Asked how this political consolidation might be accomplished, Bryden says, “The key is really for an inclusive political dialogue that would see the Transitional Federal Government reconstituted as a government of national unity. And in practice, that would mean reaching out to the leaders and the elites of the constituency that supported the Islamic Courts. And those to a large extent are based in certain clans. Engaging them and offering them a genuine share of power in the transitional government. That would include cabinet posts. It means probably the prime minister’s post would have to be on the line. And it may involve some shifting of members of parliament, people who are considered more representative of those communities.”

Bryden says that clan leaders should give up their militias if they do take part in a government of national unity. “The ultimate objective is for all of the heavy weapons and militias to either be decommissioned or placed under a central unified command. But under present circumstances, politically, we’ve had the government, backed by Ethiopia, win a military victory and a heavily armed population that feels humiliated, alienated and threatened by this government. And so they’re not going to hand over their weapons to anybody,” he says.

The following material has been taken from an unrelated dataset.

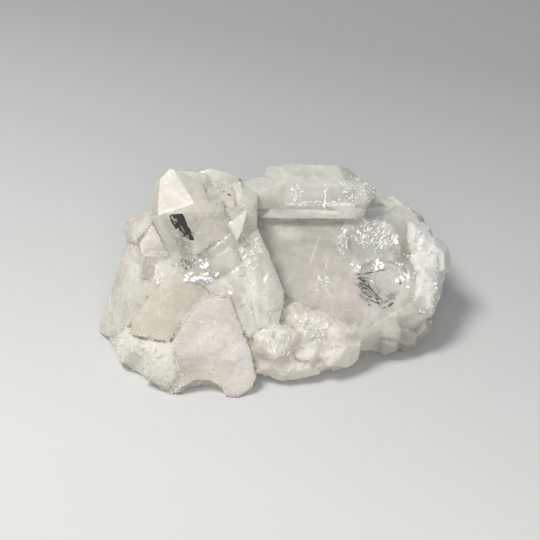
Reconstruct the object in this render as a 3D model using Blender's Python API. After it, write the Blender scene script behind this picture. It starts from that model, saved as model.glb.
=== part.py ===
"""A hand-sized quartz cluster: clear and milky crystals grown together on a rough quartz base.

Lengths are in millimetres until the finished mesh is scaled to metres. +Z is up, -Y is the front,
and the origin is on the resting face, below the middle of the cluster. Every crystal, block and
rock below is a closed convex solid, and all of them are joined in one.
"""

import math
import random
from dataclasses import dataclass

import bmesh
import bpy
from mathutils import Matrix, Vector

MM = 0.001
FRONT = Vector((0, -1, 0))

# A quartz prism has six sides, and each end face's normal stands this far from the long axis.
SIDES = 6
END_FACE_ANGLE = math.radians(51.8)

# Everything below this height is cut away, which leaves the flat lands that it rests on.
REST_Z = 0.0


@dataclass(frozen=True)
class Crystal:
    """A six-sided quartz prism with a six-faced point.

    tip is where the long axis leaves the point, axis points out of the tip, and roll turns the
    sides about it. flats are the distances from the axis to the six sides, and setbacks say how
    far below the tip each end face crosses the axis. An empty setbacks leaves the end to cuts,
    which are further faces, as (point, normal).
    """

    tip: tuple
    axis: tuple
    roll: float
    flats: tuple
    length: float
    setbacks: tuple = (0, 0, 0, 0, 0, 0)
    cuts: tuple = ()


@dataclass(frozen=True)
class Rock:
    """A rough lump of milky quartz: an ellipsoid cut by flat broken faces."""

    centre: tuple
    radii: tuple
    turn: float
    faces: int
    seed: int


@dataclass(frozen=True)
class Grains:
    """Small crystals standing on one side of a rock. facing is the middle of that side."""

    rock: str
    facing: tuple
    spread: float
    count: int
    size: tuple
    seed: int


# The long axis of the upright crystal at the top left.
TIP = (-24.3, 6.5, 43.2)
TIP_AXIS = (-0.39, 0.33, 0.86)
TIP_ROLL = -27

CRYSTALS = {
    # the upright crystal at the top left: a prism with a step, and a pale point behind the step
    "tip_prism": Crystal(
        tip=TIP, axis=TIP_AXIS, roll=TIP_ROLL, flats=(8.5, 8.7, 8.7, 8.7, 8.7, 8.7), length=30,
        setbacks=(), cuts=(
            ((-20.9, -6.3, 37.7), (-0.31, 0.27, 0.91)),
            ((-20.9, -6.3, 37.7), (0.2, -0.01, 0.98)),
            ((-17.1, -9.7, 28.4), (0.50, -0.30, -0.81)),
        ),
    ),
    "tip_point": Crystal(
        tip=TIP, axis=TIP_AXIS, roll=TIP_ROLL, flats=(8.3, 8.5, 8.5, 8.5, 8.5, 8.5), length=20,
        setbacks=(), cuts=(
            ((-27.3, -2.5, 34.4), (-0.187, -0.559, 0.807)),
            ((-18.2, -1.5, 37.2), (0.317, -0.277, 0.907)),
            ((-27.3, -2.5, 34.4), (-0.86, -0.13, 0.49)),
            ((-23.5, 6.6, 41.5), (0.373, 0.75, 0.55)),
            ((-14.8, 0.1, 36.5), (0.9, 0.2, 0.38)),
            ((-24.7, 7.0, 41.5), (-0.3, 0.5, 0.79)),
        ),
    ),
    # the crystal lying along the top, broken at both ends
    "lying": Crystal(
        tip=(27.4, 15.0, 28.8), axis=(1, 0.03, -0.06), roll=-24,
        flats=(5.6, 6.3, 5.6, 6, 6, 5.2), length=34,
        cuts=(
            ((20, 15, 33.6), (0.5, 0.05, 0.86)), ((22, 8.5, 30), (0.6, -0.7, 0.2)),
            ((-2, 14, 32), (-0.9, 0.1, 0.42)), ((1.2, 17, 34.4), (-0.3, 0, 0.95)),
        ),
    ),
    # points that show from behind and from the sides
    "back_point": Crystal(
        tip=(9, 27, 22), axis=(0.15, 0.75, 0.64), roll=12,
        flats=(4.5, 4.2, 4.8, 4.5, 4.2, 4.6), length=20,
    ),
    "back_small": Crystal(
        tip=(-4, 26, 25), axis=(-0.25, 0.6, 0.75), roll=-5,
        flats=(3.2, 3.4, 3.2, 3, 3.2, 3.4), length=18,
    ),
    "back_low": Crystal(
        tip=(-17, 25.5, 15), axis=(-0.35, 0.85, 0.4), roll=20,
        flats=(4.2, 4, 4.4, 4, 4.2, 4), length=18, setbacks=(0, 1, 0, 0, 0.5, 0),
    ),
    "back_right": Crystal(
        tip=(27, 24.5, 17), axis=(0.4, 0.8, 0.45), roll=0,
        flats=(3.4, 3.8, 3.4, 3.6, 3.4, 3.8), length=16,
    ),
}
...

As for US attacks on suspected Al Qaida targets, Bryden says, “If the US can demonstrate it has actually found and killed foreign members of al Qaida, they may be able to justify, in a limited way, that intervention. And there may be a degree of understanding of why they’ve done it.”

However, he says the air strikes are likely to complicate the political situation in Somalia, with the United States, Ethiopia and the transitional government looking upon Somalia as a new battlefield in the war against terrorists.